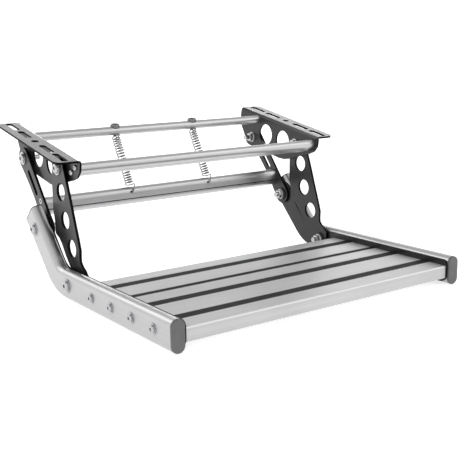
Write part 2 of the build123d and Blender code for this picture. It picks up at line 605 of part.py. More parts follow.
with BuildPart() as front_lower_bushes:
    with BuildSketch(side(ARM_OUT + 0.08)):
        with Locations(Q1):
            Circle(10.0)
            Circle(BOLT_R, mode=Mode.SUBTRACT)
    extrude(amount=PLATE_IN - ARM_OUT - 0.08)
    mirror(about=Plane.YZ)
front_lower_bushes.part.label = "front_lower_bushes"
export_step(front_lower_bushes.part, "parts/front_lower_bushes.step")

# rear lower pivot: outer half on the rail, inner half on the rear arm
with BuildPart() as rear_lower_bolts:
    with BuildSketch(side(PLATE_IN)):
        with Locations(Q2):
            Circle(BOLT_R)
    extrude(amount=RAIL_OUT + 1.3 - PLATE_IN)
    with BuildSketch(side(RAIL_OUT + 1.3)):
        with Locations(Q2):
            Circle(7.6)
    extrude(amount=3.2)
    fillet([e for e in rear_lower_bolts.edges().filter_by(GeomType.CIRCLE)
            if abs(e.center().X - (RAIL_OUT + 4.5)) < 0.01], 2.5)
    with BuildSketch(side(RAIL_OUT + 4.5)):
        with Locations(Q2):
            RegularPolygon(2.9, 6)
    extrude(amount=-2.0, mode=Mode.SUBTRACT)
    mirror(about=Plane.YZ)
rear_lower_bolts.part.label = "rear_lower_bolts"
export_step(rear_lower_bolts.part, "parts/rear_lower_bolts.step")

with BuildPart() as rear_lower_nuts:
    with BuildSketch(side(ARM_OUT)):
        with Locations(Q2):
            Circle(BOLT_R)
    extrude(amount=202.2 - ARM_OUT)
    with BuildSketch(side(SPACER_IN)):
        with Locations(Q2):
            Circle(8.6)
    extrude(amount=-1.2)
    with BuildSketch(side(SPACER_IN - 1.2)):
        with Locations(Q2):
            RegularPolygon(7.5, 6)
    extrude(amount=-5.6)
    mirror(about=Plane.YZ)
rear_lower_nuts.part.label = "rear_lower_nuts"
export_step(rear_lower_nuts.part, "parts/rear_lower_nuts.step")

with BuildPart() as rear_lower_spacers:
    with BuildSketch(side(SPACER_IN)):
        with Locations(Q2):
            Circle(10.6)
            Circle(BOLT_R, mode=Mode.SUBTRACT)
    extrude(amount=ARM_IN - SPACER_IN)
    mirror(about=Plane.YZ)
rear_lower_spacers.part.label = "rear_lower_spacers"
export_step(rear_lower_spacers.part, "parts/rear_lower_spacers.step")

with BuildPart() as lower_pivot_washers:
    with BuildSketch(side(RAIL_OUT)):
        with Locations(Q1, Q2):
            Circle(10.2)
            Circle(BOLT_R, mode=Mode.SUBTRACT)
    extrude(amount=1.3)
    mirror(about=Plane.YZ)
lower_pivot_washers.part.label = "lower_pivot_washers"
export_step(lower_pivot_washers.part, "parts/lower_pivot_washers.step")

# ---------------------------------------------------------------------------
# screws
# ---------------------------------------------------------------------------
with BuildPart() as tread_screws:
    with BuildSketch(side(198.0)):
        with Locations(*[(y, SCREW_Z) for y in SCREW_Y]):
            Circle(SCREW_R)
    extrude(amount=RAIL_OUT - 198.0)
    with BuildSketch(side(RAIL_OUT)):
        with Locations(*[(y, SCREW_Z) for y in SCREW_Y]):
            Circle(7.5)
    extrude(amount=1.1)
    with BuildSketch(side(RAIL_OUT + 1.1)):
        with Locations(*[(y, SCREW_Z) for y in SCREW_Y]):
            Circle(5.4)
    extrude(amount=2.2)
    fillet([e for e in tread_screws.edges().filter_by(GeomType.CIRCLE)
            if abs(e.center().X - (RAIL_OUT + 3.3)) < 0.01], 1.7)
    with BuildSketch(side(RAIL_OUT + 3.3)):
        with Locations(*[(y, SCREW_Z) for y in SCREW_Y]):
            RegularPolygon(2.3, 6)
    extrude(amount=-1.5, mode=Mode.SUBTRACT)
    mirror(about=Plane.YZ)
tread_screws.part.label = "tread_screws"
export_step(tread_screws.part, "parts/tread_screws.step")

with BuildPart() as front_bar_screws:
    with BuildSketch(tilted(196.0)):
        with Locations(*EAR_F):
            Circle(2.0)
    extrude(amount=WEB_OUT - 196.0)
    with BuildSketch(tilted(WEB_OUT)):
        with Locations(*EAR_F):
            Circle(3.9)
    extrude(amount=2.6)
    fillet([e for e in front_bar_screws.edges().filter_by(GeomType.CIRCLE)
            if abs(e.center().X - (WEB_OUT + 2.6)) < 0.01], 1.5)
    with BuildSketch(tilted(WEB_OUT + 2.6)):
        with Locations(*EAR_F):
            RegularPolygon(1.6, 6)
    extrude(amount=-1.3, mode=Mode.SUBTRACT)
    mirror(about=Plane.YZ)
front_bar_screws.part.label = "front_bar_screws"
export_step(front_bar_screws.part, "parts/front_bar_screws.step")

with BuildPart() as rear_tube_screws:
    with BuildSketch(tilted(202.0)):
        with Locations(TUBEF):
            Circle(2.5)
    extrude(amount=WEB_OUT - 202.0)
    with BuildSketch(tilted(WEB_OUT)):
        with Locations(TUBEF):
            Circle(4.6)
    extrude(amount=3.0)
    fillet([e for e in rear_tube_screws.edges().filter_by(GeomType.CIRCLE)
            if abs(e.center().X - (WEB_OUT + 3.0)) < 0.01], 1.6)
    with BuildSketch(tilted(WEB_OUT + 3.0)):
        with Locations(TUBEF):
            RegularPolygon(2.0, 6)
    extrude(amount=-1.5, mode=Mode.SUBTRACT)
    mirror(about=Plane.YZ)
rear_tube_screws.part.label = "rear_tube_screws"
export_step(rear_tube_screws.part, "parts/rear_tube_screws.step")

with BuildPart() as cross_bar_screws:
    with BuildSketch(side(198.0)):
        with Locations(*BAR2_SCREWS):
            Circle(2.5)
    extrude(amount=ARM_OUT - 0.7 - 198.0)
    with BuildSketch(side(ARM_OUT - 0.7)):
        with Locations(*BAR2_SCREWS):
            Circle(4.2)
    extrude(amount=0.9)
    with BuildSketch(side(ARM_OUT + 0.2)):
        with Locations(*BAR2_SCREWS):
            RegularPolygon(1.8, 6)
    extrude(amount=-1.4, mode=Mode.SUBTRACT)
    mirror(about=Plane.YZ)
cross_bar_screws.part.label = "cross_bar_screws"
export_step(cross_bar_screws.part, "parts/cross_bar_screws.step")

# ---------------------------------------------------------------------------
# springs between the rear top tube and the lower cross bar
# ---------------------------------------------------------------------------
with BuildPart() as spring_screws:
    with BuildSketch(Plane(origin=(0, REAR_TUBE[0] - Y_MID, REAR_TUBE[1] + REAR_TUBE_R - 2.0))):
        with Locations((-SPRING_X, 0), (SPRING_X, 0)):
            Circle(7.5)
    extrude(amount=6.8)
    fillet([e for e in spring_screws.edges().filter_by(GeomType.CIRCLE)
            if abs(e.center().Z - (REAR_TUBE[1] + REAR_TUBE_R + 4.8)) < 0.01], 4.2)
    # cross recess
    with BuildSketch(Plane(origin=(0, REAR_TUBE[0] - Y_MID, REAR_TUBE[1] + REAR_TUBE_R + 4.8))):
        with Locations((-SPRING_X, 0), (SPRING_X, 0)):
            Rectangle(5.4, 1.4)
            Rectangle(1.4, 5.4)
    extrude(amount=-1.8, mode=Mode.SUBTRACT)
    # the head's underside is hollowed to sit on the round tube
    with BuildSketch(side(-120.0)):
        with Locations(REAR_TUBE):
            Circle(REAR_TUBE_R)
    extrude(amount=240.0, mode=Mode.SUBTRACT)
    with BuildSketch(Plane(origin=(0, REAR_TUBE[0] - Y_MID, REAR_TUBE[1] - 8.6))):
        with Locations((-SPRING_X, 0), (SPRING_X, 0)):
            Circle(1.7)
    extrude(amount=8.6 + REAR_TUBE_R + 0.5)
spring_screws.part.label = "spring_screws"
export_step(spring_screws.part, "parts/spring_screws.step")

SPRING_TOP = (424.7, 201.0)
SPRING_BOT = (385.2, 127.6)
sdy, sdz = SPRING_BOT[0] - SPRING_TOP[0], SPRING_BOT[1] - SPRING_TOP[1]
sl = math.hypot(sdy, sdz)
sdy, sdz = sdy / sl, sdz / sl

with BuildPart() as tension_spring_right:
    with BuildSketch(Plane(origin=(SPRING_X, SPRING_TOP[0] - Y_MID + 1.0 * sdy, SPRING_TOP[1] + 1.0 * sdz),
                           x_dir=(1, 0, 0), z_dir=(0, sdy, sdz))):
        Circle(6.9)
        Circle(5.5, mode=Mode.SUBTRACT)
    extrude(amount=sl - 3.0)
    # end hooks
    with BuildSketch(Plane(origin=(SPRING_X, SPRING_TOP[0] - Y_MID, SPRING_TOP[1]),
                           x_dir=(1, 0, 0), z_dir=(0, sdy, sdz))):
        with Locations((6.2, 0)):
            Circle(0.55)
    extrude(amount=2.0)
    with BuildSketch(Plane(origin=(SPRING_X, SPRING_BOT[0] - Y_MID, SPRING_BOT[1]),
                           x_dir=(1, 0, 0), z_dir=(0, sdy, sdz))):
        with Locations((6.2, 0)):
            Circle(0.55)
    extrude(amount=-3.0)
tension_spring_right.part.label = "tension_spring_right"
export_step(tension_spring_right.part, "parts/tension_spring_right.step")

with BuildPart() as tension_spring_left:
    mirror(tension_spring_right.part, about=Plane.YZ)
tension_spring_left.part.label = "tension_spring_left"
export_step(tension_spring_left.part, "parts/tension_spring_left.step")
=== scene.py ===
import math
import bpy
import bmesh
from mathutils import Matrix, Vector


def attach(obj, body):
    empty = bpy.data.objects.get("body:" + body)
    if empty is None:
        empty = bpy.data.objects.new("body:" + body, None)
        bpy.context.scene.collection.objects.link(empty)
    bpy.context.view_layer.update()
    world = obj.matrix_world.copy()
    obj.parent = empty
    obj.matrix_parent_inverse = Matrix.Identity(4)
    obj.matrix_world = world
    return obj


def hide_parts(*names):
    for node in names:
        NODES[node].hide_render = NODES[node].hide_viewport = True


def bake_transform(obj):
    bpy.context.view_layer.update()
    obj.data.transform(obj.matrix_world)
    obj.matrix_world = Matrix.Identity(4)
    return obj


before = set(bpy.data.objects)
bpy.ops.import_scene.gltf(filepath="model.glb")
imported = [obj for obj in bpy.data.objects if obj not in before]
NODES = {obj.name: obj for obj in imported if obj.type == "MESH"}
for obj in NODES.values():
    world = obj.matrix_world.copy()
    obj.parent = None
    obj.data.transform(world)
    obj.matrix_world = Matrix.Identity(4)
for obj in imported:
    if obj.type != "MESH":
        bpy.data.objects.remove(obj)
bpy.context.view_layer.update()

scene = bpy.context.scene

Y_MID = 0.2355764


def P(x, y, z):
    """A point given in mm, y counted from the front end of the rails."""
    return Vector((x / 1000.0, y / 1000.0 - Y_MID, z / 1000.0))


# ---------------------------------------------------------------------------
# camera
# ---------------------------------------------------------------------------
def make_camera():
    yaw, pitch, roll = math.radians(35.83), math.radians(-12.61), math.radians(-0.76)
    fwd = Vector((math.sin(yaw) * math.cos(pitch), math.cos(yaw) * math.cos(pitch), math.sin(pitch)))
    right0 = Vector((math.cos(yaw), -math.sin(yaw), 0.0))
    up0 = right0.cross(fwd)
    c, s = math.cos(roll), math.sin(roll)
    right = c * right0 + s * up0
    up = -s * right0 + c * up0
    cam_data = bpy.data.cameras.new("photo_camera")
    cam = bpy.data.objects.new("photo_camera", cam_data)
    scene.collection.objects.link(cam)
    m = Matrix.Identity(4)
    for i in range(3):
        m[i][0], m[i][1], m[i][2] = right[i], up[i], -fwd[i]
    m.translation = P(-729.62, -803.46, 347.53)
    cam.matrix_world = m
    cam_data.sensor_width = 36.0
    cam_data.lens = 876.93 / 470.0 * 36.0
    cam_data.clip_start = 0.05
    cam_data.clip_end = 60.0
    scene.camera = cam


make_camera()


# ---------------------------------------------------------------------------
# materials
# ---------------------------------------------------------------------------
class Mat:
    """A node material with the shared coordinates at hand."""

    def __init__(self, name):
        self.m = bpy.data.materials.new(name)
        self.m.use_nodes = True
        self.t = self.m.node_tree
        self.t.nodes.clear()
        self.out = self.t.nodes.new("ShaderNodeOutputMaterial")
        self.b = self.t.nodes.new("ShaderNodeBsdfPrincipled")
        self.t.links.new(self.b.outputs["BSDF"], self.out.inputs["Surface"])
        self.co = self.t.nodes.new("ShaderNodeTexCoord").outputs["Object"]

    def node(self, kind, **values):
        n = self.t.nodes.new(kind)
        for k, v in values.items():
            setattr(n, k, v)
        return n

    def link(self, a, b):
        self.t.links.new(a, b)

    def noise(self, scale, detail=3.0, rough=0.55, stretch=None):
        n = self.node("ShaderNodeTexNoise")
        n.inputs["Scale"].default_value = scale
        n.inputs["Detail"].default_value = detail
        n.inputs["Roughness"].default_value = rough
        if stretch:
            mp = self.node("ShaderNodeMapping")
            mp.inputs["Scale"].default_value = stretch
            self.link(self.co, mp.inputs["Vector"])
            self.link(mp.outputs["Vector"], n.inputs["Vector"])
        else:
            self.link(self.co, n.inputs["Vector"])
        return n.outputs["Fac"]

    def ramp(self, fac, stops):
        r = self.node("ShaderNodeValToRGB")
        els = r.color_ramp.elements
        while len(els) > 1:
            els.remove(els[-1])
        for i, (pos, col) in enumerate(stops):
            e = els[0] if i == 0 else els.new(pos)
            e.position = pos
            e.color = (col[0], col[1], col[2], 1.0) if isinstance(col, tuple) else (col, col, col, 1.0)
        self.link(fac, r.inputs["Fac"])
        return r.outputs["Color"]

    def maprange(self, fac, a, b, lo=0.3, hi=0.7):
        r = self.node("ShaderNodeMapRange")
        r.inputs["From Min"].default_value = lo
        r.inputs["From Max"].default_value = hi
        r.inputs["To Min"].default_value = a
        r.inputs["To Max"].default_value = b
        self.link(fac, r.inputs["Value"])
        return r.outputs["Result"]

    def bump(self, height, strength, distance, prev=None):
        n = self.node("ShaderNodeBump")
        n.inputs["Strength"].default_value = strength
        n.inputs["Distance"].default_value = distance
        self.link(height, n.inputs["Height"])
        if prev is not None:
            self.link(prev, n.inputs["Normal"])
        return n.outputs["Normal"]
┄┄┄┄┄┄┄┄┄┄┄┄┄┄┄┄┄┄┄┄
> [The task]: Repeat exactly the lines from the one containing "extrude(amount=sl - 3.0)" through the one containing "obj.data.transform(world)", both included, and nothing else.

> [The answer]:
    extrude(amount=sl - 3.0)
    # end hooks
    with BuildSketch(Plane(origin=(SPRING_X, SPRING_TOP[0] - Y_MID, SPRING_TOP[1]),
                           x_dir=(1, 0, 0), z_dir=(0, sdy, sdz))):
        with Locations((6.2, 0)):
            Circle(0.55)
    extrude(amount=2.0)
    with BuildSketch(Plane(origin=(SPRING_X, SPRING_BOT[0] - Y_MID, SPRING_BOT[1]),
                           x_dir=(1, 0, 0), z_dir=(0, sdy, sdz))):
        with Locations((6.2, 0)):
            Circle(0.55)
    extrude(amount=-3.0)
tension_spring_right.part.label = "tension_spring_right"
export_step(tension_spring_right.part, "parts/tension_spring_right.step")

with BuildPart() as tension_spring_left:
    mirror(tension_spring_right.part, about=Plane.YZ)
tension_spring_left.part.label = "tension_spring_left"
export_step(tension_spring_left.part, "parts/tension_spring_left.step")
=== scene.py ===
import math
import bpy
import bmesh
from mathutils import Matrix, Vector


def attach(obj, body):
    empty = bpy.data.objects.get("body:" + body)
    if empty is None:
        empty = bpy.data.objects.new("body:" + body, None)
        bpy.context.scene.collection.objects.link(empty)
    bpy.context.view_layer.update()
    world = obj.matrix_world.copy()
    obj.parent = empty
    obj.matrix_parent_inverse = Matrix.Identity(4)
    obj.matrix_world = world
    return obj


def hide_parts(*names):
    for node in names:
        NODES[node].hide_render = NODES[node].hide_viewport = True


def bake_transform(obj):
    bpy.context.view_layer.update()
    obj.data.transform(obj.matrix_world)
    obj.matrix_world = Matrix.Identity(4)
    return obj


before = set(bpy.data.objects)
bpy.ops.import_scene.gltf(filepath="model.glb")
imported = [obj for obj in bpy.data.objects if obj not in before]
NODES = {obj.name: obj for obj in imported if obj.type == "MESH"}
for obj in NODES.values():
    world = obj.matrix_world.copy()
    obj.parent = None
    obj.data.transform(world)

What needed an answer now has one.